Breaking projects up based on time horizons (Daily, Weekly, Monthly, Quarterly, Yearly) is the only real way we can make sense of everything we’re carrying. We generally can’t process more than one time perspective at a time.
(That's the equivalent of trying to look at a piece of piece of paper six inches from your face while also focusing on something that’s a mile away—it’s simply not possible.) Projects at different time horizons require different levels of specificity when it comes to thinking about the action. Each shift in timescale is a shift in perspective.
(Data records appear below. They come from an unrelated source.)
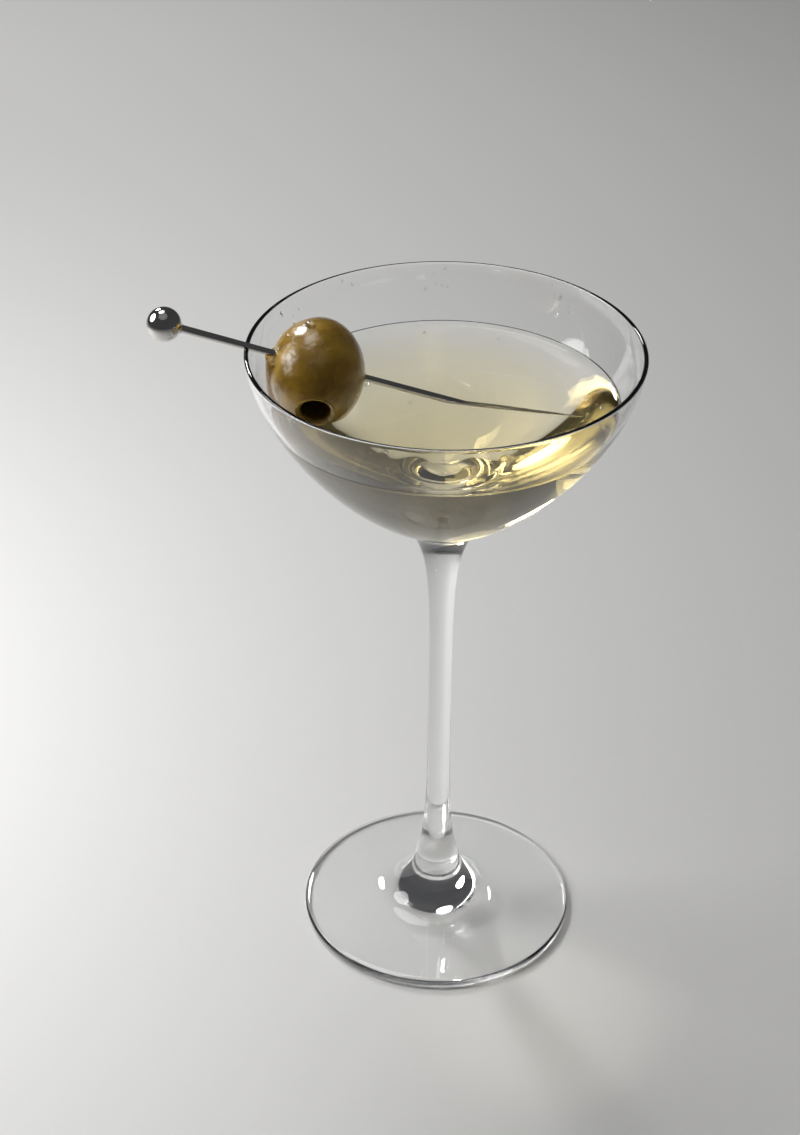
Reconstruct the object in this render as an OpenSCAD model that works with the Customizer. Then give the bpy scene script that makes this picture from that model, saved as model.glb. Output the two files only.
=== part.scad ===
// A martini in a stemmed coupe, with one pitted olive on a steel pick.
// Origin at the centre of the foot's underside, +Z up. The pick runs along X, with its ball at -X.

/* [Glass] */
// Height of the glass, from the surface it stands on to the top of the rim
glass_h = 166; // [150:1:190]
// Outer diameter of the rim
rim_d = 93; // [88:1:100]
// Depth of the bowl, outside, from the top of the rim to its virtual lowest point
bowl_depth = 49.5; // [46:0.5:54]
// Thickness of the wall at the rim, which ends in a half-round bead
wall_t = 1.1; // [1:0.1:1.5]
// Thickness of glass between the drink and the top of the stem
bottom_t = 3; // [2.5:0.1:4]
// Diameter of the stem at its waist
stem_d = 5.8; // [5:0.1:8]
// Diameter of the foot
foot_d = 70; // [64:1:80]
// Thickness of the foot's rounded edge
foot_edge_t = 2.2; // [1.8:0.1:3]
// Height of the foot's cone where it would meet the stem's axis
foot_cone_h = 6.4; // [5:0.1:8]
// Height of the shallow hollow under the foot
foot_hollow_h = 1; // [0.5:0.1:1.5]

/* [Drink] */
// Distance from the top of the rim down to the drink's level
drink_below_rim = 15; // [13:0.5:16]
// Height that the drink climbs where it meets the glass
meniscus_h = 1.3; // [0.5:0.1:2]

/* [Pick] */
// Distance from the middle of the ball to the tip
pick_len = 102.2; // [99:0.1:106]
// Diameter of the ball at the pick's end
ball_d = 8.1; // [7:0.1:9]
// Diameter of the shaft
shaft_d = 1.7; // [1.4:0.1:2]
// Diameter of the shaft where it thickens to meet the ball
neck_d = 2; // [1.9:0.1:2.6]
// Length of the taper that ends in the tip
tip_taper = 22; // [15:1:30]
// Distance of the tip below the top of the rim, where it touches the bowl
tip_below_rim = 24.8; // [23:0.1:27]
// Direction of the tip about the glass's axis, in degrees
tip_turn = 7.7; // [5:0.1:10]
// Direction of the place where the pick lies on the rim, in degrees
rest_turn = 182.6; // [181:0.1:184]

/* [Olive] */
// Length of the olive
olive_len = 27.6; // [27:0.1:29]
// Width of the olive
olive_d = 22.2; // [21:0.1:22.6]
// How much fuller the pitted end is than the other
olive_egg = 0.02; // [0:0.005:0.06]
// Diameter of the hole that the pit left
pit_d = 6.8; // [6:0.1:7.5]
// Depth of that hole
pit_depth = 17; // [14:0.5:18]
// Radius of the soft lip around the hole
pit_lip = 1.1; // [0.8:0.1:1.5]
// Angle of the pitted end below the horizontal, in degrees
olive_dip = 20; // [16:1:24]
// Distance along the pick from the tip to the middle of the olive
olive_on_pick = 65.6; // [64:0.1:67]
// How far the olive's middle hangs below the pick
olive_sag = 1.3; // [0.8:0.1:1.5]

/* [Hidden] */
$fn = 96;

gap = 0.03;                 // air left between pieces that touch
rim_r = rim_d / 2;
bead_r = wall_t / 2;        // the rim's half-round bead
bead_z = glass_h - bead_r;  // its centre
bowl_q = 1.5;               // exponents of the superellipses outside and inside the bowl
well_q = 1.53;
bowl_h = bowl_depth - bead_r;
well_r = rim_r - wall_t;
well_h = bowl_h - bottom_t;

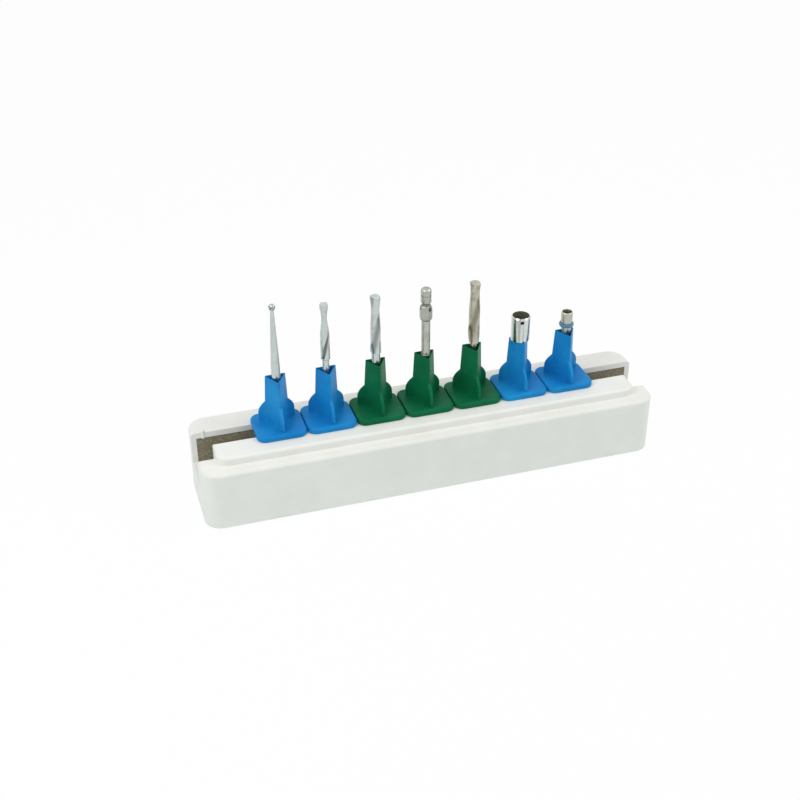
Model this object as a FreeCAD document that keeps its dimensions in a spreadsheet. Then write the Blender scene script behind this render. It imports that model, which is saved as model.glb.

When you’re at the weekly perspective, the monthly perspective informs the why of the month and the daily perspective informs the how of the month. That general rule follows for all timescales:
When you need clarity of purpose, shift up 🔼
When you need clarity of action steps, shift down 🔽
That’s why no matter what planner you’re using in Momentum, you’ll always have a line of sight to the projects at the timescale above and below.
The Five Projects Rule In Action
The Five Projects Rule is simple to understand but may be incredibly difficult to practice, especially if you limit yourself to three “work” projects to account for personal and undercounted work.
What the Five Projects Rule allows us to do is check our commitments and do routine planning quickly.
For instance, if you’re doing your weekly planning, you don’t need to get into the nitty-gritty of each day — you can just focus on the five projects you’re doing this week. If you’ve done your monthly planning and picked your five projects for the month, the week’s projects should be chunks of one or more of those monthly projects.
If you’d like to see how the Five Projects Rule works for you, start by thinking about what five month-sized projects (or fewer) you aim to complete this month. Then work down to the five projects for this week.
Of all the ways the Five Projects Rule can help you finish what matters most, which would make the biggest difference for you?